Making a statement from an observation is a powerful tool for recalling later within one’s mind. Every moment, we are constantly experiencing a new environment. Every second, as long as our eyes are open, we see something. Imagine a surveillance camera monitoring a busy intersection without recording. Nothing stays still—every action appears on a camera monitor and then disappears. You might ask what the point of a surveillance camera without recording is. Indeed. But that’s us. We live in the flow of the moment—seeing without cognizing or super-transient cognition as no danger without memorization. However, a statement helps cognize, memorize and recall past moments. Recalling allows one to know one’s past experiences as what happened – cognitive memory. There is a recall without a statement, known as PTSD (post-traumatic stress disorder). Re-experiencing the past by visual memory flashing back. 


A statement of observation allows us to cognize the observation. A statement consists of names and words. Anything without a name is very difficult to recognize and recall later, unless the scene evokes a strong emotion, leaving a visual memory.    


Language-based cognition is extracting an object from the background scenery. On the other hand, a visual memory is a snapshot covering the background, allowing rediscovery of other background objects later. Rediscovery means making a statement from a visual memory. 


A statement of observation is equal to a cognition of the observation. Without a statement, one sees it but does not cognize it.

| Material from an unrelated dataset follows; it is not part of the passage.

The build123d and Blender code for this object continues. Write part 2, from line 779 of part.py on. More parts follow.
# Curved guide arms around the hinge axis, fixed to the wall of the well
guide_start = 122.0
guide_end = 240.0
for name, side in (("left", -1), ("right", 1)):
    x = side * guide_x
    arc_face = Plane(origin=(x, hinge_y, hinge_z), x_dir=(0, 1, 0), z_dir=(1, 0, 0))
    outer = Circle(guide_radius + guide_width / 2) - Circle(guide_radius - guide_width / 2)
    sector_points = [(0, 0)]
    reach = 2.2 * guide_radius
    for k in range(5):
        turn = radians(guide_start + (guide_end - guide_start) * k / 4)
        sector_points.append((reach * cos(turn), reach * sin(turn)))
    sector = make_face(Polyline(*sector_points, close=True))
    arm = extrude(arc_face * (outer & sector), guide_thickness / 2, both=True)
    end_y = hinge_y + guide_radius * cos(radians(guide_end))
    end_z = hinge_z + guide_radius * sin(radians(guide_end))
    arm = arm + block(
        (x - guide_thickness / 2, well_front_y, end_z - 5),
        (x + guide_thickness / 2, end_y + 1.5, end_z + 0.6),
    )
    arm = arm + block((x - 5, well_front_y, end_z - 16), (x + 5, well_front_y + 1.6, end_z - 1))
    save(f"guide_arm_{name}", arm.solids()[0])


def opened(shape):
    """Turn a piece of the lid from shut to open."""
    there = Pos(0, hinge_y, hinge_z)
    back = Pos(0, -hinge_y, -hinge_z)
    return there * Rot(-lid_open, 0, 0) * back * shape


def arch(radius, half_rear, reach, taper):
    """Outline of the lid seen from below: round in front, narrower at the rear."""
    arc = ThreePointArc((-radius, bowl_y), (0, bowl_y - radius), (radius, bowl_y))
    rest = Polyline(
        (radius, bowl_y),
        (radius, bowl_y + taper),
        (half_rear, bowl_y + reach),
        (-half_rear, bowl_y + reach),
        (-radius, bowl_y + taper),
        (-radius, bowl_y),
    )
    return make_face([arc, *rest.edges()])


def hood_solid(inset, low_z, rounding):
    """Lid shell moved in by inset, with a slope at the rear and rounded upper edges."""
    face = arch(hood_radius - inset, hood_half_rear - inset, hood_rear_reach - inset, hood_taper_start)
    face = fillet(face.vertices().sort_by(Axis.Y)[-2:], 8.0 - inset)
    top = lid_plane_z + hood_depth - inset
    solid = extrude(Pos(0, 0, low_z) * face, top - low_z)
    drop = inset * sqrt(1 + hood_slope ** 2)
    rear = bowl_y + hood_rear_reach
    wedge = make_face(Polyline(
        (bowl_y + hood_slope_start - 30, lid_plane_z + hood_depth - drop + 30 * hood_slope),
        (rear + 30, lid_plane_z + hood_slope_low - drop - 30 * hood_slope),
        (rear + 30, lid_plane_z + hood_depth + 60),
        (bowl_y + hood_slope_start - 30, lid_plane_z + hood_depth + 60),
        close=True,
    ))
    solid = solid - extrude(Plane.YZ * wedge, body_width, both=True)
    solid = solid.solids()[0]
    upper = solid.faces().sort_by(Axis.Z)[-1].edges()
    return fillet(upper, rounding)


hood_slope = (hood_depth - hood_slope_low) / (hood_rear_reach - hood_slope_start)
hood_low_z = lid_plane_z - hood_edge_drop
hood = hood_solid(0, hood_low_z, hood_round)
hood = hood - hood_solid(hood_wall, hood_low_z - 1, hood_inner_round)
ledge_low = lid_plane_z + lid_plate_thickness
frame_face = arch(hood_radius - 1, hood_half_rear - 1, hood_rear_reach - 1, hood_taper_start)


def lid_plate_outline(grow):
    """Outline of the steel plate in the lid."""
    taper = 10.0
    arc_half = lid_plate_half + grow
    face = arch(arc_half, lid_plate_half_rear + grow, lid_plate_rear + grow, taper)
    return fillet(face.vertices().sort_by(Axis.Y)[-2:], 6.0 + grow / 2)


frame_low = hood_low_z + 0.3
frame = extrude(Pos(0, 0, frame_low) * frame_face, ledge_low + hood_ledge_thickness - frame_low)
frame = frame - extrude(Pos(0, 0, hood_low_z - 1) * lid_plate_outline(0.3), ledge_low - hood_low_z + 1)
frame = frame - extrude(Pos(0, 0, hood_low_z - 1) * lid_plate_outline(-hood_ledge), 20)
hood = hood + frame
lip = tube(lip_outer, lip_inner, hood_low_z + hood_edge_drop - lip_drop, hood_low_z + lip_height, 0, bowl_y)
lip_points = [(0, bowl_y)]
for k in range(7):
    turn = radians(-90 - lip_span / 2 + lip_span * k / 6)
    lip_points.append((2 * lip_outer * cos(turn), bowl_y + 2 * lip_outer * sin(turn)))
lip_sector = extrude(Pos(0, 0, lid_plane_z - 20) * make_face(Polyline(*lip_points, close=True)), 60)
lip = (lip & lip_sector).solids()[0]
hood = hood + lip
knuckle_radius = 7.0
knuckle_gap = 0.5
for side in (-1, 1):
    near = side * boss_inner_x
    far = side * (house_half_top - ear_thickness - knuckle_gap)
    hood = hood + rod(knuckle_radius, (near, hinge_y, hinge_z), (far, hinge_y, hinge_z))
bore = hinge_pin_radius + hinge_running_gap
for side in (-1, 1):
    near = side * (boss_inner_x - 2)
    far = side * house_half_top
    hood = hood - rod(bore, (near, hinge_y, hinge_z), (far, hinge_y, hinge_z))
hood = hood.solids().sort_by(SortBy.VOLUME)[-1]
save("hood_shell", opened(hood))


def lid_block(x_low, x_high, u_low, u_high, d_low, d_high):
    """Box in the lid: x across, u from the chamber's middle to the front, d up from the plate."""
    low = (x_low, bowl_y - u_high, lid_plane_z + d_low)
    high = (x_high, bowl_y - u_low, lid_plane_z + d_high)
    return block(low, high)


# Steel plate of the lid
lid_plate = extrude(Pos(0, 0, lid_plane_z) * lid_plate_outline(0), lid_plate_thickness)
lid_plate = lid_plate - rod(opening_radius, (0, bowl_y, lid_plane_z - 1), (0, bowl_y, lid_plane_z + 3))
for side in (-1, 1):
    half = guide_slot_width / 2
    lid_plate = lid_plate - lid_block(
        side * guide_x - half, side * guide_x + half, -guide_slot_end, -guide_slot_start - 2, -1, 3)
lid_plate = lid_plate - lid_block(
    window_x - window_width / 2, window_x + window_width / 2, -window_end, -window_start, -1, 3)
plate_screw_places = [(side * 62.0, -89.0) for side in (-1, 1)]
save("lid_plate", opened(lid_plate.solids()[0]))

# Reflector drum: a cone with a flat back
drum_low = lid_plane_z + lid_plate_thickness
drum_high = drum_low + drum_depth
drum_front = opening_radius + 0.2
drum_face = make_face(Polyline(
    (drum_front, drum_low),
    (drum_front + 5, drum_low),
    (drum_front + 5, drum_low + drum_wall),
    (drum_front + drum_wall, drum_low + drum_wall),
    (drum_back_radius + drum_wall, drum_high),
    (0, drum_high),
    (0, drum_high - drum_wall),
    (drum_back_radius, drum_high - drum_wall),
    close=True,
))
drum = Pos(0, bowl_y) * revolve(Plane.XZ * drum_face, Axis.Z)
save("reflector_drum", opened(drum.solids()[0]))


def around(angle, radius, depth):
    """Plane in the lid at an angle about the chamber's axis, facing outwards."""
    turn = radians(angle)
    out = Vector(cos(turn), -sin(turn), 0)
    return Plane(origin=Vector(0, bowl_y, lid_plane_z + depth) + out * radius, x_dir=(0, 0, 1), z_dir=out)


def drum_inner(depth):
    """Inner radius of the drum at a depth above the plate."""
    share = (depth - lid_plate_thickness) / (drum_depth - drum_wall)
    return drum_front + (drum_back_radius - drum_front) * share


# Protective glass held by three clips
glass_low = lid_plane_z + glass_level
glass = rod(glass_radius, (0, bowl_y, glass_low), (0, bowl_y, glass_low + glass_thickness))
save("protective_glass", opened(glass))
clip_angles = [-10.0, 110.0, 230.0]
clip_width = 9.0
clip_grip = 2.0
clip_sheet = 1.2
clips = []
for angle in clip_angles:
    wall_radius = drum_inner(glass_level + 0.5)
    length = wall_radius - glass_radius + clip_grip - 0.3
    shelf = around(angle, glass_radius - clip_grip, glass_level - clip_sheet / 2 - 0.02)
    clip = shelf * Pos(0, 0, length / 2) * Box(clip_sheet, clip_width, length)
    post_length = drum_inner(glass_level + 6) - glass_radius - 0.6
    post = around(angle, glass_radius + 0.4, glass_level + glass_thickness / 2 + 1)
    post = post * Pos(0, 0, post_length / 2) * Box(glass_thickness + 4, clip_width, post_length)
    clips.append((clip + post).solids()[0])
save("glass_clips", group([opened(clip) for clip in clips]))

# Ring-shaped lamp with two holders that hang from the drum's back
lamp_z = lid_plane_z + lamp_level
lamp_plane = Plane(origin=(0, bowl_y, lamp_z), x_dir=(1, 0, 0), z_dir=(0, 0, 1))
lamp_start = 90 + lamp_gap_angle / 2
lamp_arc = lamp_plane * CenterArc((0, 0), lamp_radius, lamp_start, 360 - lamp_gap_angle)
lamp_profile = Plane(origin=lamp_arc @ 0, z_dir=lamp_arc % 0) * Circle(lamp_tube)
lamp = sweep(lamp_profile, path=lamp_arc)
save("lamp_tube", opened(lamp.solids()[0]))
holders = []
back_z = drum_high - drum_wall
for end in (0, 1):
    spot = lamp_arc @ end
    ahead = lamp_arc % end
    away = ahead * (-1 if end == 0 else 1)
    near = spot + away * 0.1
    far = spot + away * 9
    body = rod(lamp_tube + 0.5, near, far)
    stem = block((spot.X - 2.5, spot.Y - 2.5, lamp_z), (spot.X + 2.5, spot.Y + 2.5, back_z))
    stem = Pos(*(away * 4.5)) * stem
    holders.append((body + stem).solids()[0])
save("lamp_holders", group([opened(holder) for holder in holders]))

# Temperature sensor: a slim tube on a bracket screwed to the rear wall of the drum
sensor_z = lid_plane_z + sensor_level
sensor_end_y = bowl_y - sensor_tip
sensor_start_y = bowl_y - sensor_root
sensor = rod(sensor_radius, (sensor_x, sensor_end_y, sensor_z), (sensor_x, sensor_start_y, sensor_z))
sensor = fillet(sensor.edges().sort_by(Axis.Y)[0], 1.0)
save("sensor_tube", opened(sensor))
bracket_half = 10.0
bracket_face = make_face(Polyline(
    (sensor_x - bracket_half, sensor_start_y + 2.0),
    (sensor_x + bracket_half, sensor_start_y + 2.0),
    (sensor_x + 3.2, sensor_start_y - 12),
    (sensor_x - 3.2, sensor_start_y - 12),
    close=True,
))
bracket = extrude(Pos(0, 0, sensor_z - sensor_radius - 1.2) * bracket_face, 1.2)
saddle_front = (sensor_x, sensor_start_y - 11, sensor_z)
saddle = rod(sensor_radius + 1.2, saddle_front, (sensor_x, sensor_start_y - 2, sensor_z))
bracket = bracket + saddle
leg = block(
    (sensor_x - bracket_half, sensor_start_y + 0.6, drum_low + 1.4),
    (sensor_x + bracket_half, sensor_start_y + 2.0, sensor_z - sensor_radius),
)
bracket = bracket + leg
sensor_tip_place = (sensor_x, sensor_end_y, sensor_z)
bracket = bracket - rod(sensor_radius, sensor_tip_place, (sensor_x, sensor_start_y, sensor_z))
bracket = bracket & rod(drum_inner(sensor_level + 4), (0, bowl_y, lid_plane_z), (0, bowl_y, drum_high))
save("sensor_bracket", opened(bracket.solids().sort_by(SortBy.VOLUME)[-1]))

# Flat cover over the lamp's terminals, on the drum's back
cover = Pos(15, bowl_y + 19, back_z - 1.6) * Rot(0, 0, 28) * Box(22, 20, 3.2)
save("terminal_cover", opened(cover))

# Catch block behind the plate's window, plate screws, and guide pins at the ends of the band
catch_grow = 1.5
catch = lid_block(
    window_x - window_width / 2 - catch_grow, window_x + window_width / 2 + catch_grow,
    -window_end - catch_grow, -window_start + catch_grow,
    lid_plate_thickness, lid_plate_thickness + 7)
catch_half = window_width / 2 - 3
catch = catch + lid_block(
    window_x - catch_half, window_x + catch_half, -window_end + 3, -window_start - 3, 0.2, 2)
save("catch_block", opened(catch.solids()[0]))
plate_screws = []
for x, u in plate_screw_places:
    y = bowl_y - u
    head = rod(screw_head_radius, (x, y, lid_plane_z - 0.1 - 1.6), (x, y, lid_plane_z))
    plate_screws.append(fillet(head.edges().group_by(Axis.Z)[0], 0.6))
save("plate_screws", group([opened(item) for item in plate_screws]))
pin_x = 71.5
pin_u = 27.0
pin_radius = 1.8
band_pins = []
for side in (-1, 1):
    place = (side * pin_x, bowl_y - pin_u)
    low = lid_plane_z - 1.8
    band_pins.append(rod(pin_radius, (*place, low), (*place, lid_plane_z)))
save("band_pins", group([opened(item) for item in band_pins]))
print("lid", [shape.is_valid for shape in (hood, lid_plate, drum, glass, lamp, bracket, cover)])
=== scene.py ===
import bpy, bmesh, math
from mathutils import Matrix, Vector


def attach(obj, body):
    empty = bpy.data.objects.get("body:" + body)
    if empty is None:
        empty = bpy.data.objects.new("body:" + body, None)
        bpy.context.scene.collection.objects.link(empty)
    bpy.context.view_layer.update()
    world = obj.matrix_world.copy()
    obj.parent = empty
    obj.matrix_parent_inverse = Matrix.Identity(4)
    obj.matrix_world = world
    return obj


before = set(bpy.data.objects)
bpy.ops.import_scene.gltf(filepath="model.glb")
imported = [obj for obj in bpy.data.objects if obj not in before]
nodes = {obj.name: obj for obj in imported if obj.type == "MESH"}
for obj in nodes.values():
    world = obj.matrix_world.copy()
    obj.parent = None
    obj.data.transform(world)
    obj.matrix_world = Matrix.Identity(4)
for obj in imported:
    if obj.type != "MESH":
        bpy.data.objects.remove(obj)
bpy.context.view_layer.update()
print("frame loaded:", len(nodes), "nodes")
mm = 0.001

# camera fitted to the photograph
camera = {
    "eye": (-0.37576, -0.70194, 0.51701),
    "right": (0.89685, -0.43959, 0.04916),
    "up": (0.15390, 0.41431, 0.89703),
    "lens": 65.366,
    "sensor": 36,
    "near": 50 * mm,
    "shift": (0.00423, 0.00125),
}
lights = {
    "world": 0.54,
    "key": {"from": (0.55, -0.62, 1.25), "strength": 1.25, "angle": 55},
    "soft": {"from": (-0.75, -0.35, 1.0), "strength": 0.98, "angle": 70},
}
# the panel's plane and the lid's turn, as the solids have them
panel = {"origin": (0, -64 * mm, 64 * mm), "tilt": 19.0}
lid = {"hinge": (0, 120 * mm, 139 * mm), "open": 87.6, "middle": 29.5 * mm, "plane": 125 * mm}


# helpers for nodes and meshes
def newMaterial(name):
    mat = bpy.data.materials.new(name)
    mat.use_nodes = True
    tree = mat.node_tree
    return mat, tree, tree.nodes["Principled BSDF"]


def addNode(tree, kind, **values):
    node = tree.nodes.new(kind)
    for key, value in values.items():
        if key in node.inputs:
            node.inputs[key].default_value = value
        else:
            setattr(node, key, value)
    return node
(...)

A similar thing occurs in drawing. Without cognizing, one cannot draw any. The kids’ drawings at an early age show this particularly – tadpole person drawings. A face with hands and legs but no trunk. Of course, kids see the trunk. But it is not cognized by them. For kids, everyone is a face with hands and legs. Interestingly, in my daughter’s case, she drew a dog with a trunk. A dog had a face, ears, four legs and trunk!  What we see and what we cognize are different. Without cognition, we can not draw.


 

AI is interesting. It has no experience of its own, but is filled with knowledge, all written by names and words. It learned the frequency of connections between names and words. Then, it makes a statement. Because it has no experience, it has no idea what it exactly means. But it can answer a question correctly, because both a question and an answer are statements.

Does AI cognize anything without its own experience? Yes, it does. We know that as face recognition. During a training session of machine learning, AI reviews training images and learns the geometric patterns of key facial features. This is experience.

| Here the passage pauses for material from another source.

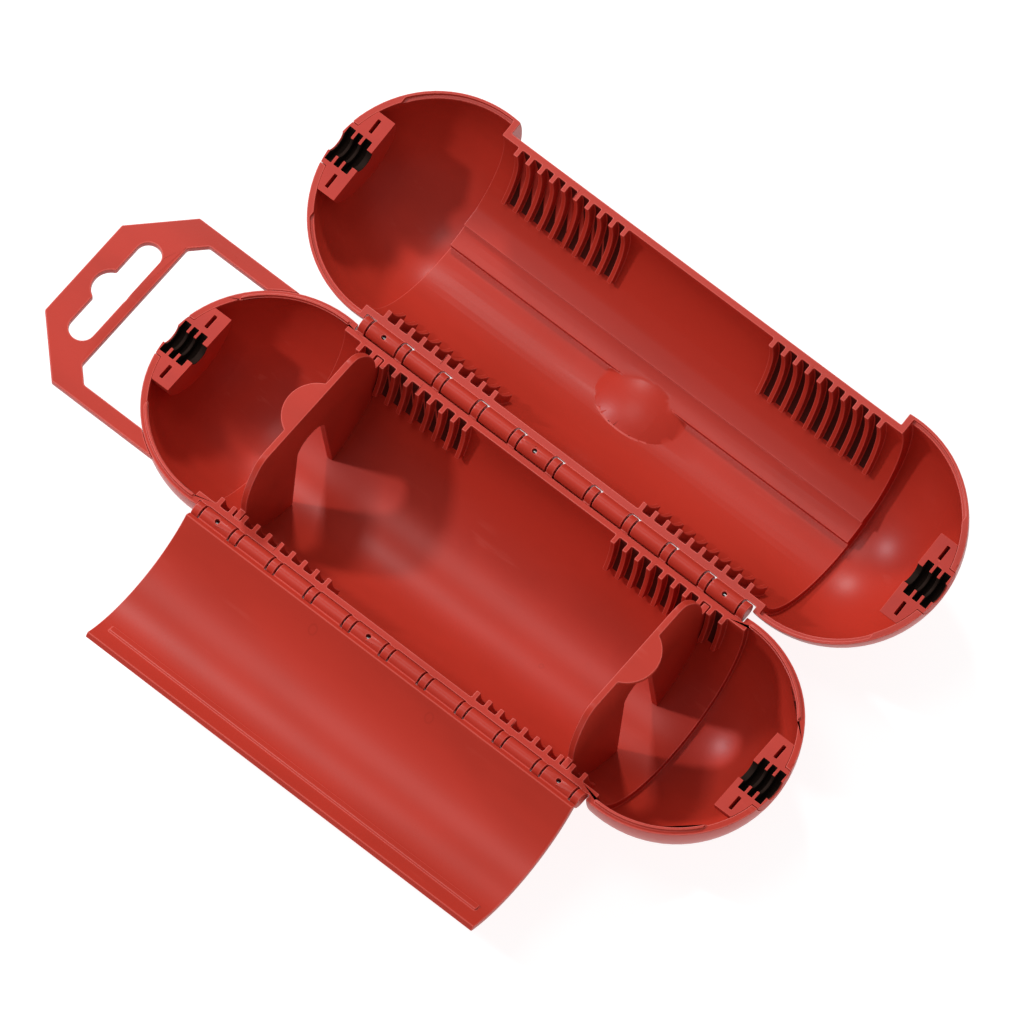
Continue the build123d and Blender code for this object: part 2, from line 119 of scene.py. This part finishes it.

However, this experience is very different from the human experience.

Our experience has never occurred in one single sense. We experience each moment with all our seven senses – visual (eyes), auditory and gravity (ears), smell (nose), taste (tongue), and touch and heat (skin).


What do you imagine when you hear the word, apple? A red apple? Yellowish? Whole or cut pieces? Its smell? A bag of apples or an apple tree? An apple pie or a core after being eaten? Crispy texture or biting noise?  A shelf in a grocery store or a girl who always ate an apple for lunch during your high school time?  No word is alone, as no object is an independent isolation.


What the word ‘apple’ evokes in one’s mind is tightly linked with one’s experience. On the other hand, if you had never seen an apple in real life but only in a textbook, you have the knowledge of what an apple is, but no more than that. What you may know is that ‘apple’ is a type of fruit and can be used for a pie. On the other hand, two words like  ‘apple’ and ‘guitar’, or ‘apple’ and ‘submarine’, do not often go together.  Some may start linking them to Apple Records and the Beatles. AI is just playing this without knowing what an apple exactly is.


Interestingly, our current education style is quite similar. They memorize names and words as knowledge without experience. Then, they are evaluated in exams to determine whether their knowledge is correct. Often, without knowing what those names and words actually represent. Words go into their minds and straight back out as words without any stagnation associated with original objects and thoughts. They know what each name or word means and how to use them in exams, but nothing will be evoked by it, perhaps except for a sleepless night before the exam.


Names and words represent objects, actions, feelings and thoughts. When two unrelated objects are accidentally located together in one’s experience, the two unrelated words might be linked in one’s mind, not in others. Very personal. When this is stated, the two words are linked in others’ minds, though the connection is weak. For example, The Moon and Sixpence. If you know the novel by Somerset Maugham, you recognize it as a book title. If not, two irrelevant random words have no meaning.


The beauty of our experience and imagination is that we can connect random words in the WRONG way. I don’t think that  AI can do that.


Laughter often comes from the wrongness of word usage. Laughter often comes from a gap between words and the context.


You may compare this to AI’s hallucinating statements. The difference is that AI does not know awkwardness; it just makes up based on the previously installed dots and connections. For us, not making up, we have experienced it or noticed the link. The one making the statement knows the awkwardness of word selection but realizes that this awkwardness has captured something new that is reproducible.

 


Names and words represent things, including their associated properties (e.g., colour, smell, texture, etc.) and experiences. Names and words also abstract and extract things from a series of non-stop, continuous moments of our senses. Names and words are context-dependent. But the context is rarely stated because most communications occur between those who already share it. However, we must realize that the context is always local and temporal. No uniform and eternal context.

 

AI doesn’t age. AI doesn’t move. AI has no mood. AI doesn’t die. AI doesn’t laugh.

What makes us laugh?  


In the eternal uniform world, does laughter exist?